Resolution through a series of board games?

edited July 2011 in Story Games
So I have been working on a game of and on for while, mostly off since I can not decide what the base resolution mechanic should be, I read too many good games.
So then recently I started my little experiment. I started what was advertised as a pure action fantasy game as a chance to test out some ideas.

The way I have chosen to run this game has lead me to decide what "My game" will be. And yes, you can feel free to call me crazy for trying this. The basic concept came from me thinking one day during a "Murdery Mystery" scenario years ago that, "Wouldn't it be cool to tie a some sort of mini-game like Clue into the mechanics to resolve the myster?" So I did, and it was awesome! Other ideas in my "CEO's Unleashed!" game (yes, I ran a game about corporate take overs, yes ninjas were involved) I thought what about using the game Acquire to resolve this? We used a Catan board layed across my world map to track a campaign that was about settling a new world. You get the idea.

Hopefully you get the idea. All of this done with simple stuff I had lying around the game room (Dice, Jenga pieces, various boardgames, tokens, etc). The idea is simple...well, actually it is not. Ok, the idea is interesting, the games will be simple, and involve only the minimalist amount of props to pull off. All of it will be tied to one cohesive stat block for a character, and will modify each game in what a player gets, and the boardgames will be cut down to their most basic elements. But, wouldn't it be cool to essentially break out "Formula D" the next time you have a chase scene your RPG?

I don't know, but it has worked amazing well for me at my table when I have done this over the years. I think it is a great idea for a role playing game. I don't know? You can call me ignorant now.


  • I think that's a fantastic idea if used sparingly. I can't see a core resolution mechanic tied to multiple boardgames. I think Dread is about as boardgamey as you can go for a core mechanic.

    Breaking out Formula De for a chase is an awesome idea. But I couldn't do that every session.

    I think a board game fading into the background to use to resolve a greater struggle would be amazing. Something like Twilight Struggle or Axis and Allies going on between phases (like Burning Empires) to resolve who is winning the war while we play the scenes with a different resolution system.
  • I agree with agony - its a pretty neat idea and would work pretty well in a variety of situations, but I think you need to be wary of the time that you're spending in the 'board game' and of course, the setup time for those aspects of the game.
  • I love the way you can map narrative outcomes and decisions in more abstract games.

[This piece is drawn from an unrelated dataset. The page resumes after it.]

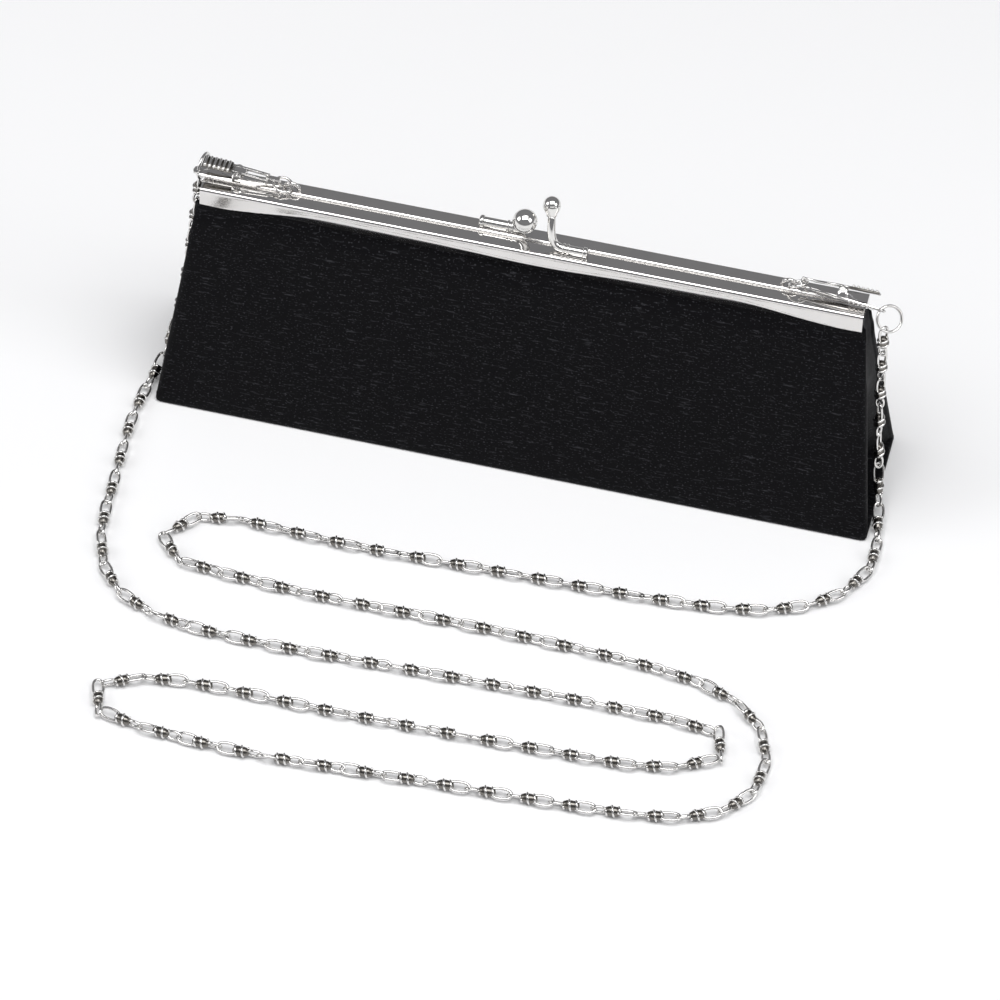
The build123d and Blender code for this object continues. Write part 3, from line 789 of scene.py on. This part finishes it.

    In Spione the formal card rules force you to take decisions and make sacrifices to advance your agenda.
    In Otherkind/Ghostecho, you also have to make decisions to fit some numerical results.
    In a Wicked Age advantage dice mechanics push towards negotiating fictional outcomes.

    Any more examples?
  • This has really got me going, but it will be a serious project, and require a massive amount of play testing.
    To answer a few questions I have already got from people.
    *No the board game will not be required. The games will be greatly stripped down versions of them, and all boards/cards would come as part of it. The only materials that you would likely need to play is dice, tokens, maybe a few minis, and a few other things that most every "Gaming" house has like a chess set, and a poker deck. .
    *As far as time to resolve the game, I am planning on essentially one turn of however long the normal board game would take.
    *There will of course be a basic die conflict resolution mechanic in place.
    *I currently plan a sort of scene economy that would essentially limit the number of times that a "Full Conflict" could be used in a session. Shooting for no more than 1-2 depending upon how much of the economy is spent.
    *The idea is that your characters stats will carry over and have an effect in each of the mini games.

    Some more mini-game -> board game examples.

    Kingsburg - Roll your skill dice for the round to purchase your spot. But instead of wood and stone, you can purchase things like "But, she loves me" or "Only if she bears the other mans child"
    Chess - I could name could come up with hundred ways to use that one. Roll dice to add pieces to a board, move pieces, determine what you start with, make extra moves, make special moves, etc.
    Forbidden Island - Yep, that is quest in and of its self. Roll dice to determine how many cards are drawn, take special actions, etc.
  • I am currently working on a chess hack for Amaranthine so I will agree that it could certainly help provide some good solid resolution systems.
  • I did something similar in Star Empire. Every resolution mechanic was its own minigame. Many of them connected, so the engineer could boost the superweapon on the starfighter and so forth. It was also intended that there would be a quick player learning curve, so that both player and character skill would improve. The mechanics weren't task resolution, they were whole-big-space-battle resolution, so you probably only played them once or twice per session.